◆ INSTRUCTIONS TO FOLLOW: Reproduce the material in full, unchanged.

◆ RECORDED DATA:
────────────────────────────────────────

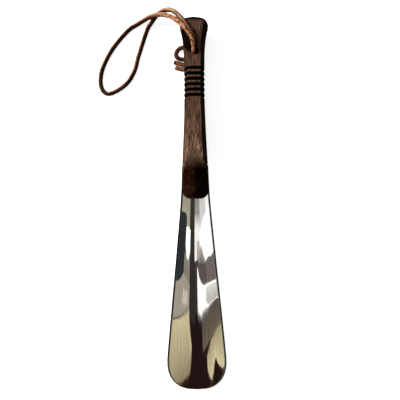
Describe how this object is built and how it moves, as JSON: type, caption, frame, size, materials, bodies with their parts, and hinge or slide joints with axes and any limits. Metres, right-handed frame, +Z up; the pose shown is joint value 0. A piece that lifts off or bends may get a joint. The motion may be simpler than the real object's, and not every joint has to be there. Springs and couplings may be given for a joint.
{
  "type": "shoehorn",
  "caption": "Long shoehorn: a polished steel trough riveted round the foot of a faceted dark wooden handle, with a knotted leather hanging thong",
  "frame": {"origin": "On the table, below the middle of the handle and blade as the horn lies on its back", "axes": "+Z up, +Y along the horn towards the top of the handle, +X to the right of the handle seen from above"},
  "size_m": [0.1045, 0.3123, 0.0324],
  "materials": {
    "polished_steel": "polished along its length, with faint fine brush lines",
    "dark_wood": "dark stained open grain with a thin satin oil, burnt black in the cut rings",
    "rivet_steel": "plain steel, hammered over",
    "tan_leather": "waxed round leather cord, darker on its far side"
  },
  "bodies": {
    "root": {"blade": "polished_steel", "handle": "dark_wood", "rivet_upper": "rivet_steel", "rivet_lower": "rivet_steel", "thong_loop": "tan_leather", "thong_knot": "tan_leather", "thong_tail": "tan_leather"}
  },
  "joints": []
}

────────────────────────────────────────

◆ SOLVED PROBLEM:
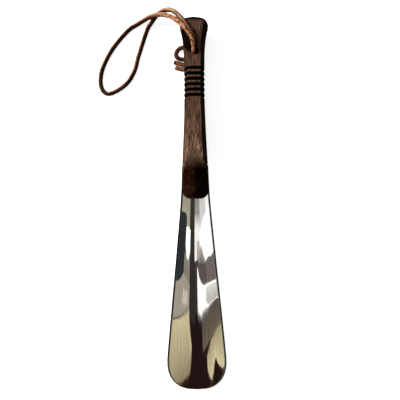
Describe how this object is built and how it moves, as JSON: type, caption, frame, size, materials, bodies with their parts, and hinge or slide joints with axes and any limits. Metres, right-handed frame, +Z up; the pose shown is joint value 0. A piece that lifts off or bends may get a joint. The motion may be simpler than the real object's, and not every joint has to be there. Springs and couplings may be given for a joint.
{
  "type": "shoehorn",
  "caption": "Long shoehorn: a polished steel trough riveted round the foot of a faceted dark wooden handle, with a knotted leather hanging thong",
  "frame": {"origin": "On the table, below the middle of the handle and blade as the horn lies on its back", "axes": "+Z up, +Y along the horn towards the top of the handle, +X to the right of the handle seen from above"},
  "size_m": [0.1045, 0.3123, 0.0324],
  "materials": {
    "polished_steel": "polished along its length, with faint fine brush lines",
    "dark_wood": "dark stained open grain with a thin satin oil, burnt black in the cut rings",
    "rivet_steel": "plain steel, hammered over",
    "tan_leather": "waxed round leather cord, darker on its far side"
  },
  "bodies": {
    "root": {"blade": "polished_steel", "handle": "dark_wood", "rivet_upper": "rivet_steel", "rivet_lower": "rivet_steel", "thong_loop": "tan_leather", "thong_knot": "tan_leather", "thong_tail": "tan_leather"}
  },
  "joints": []
}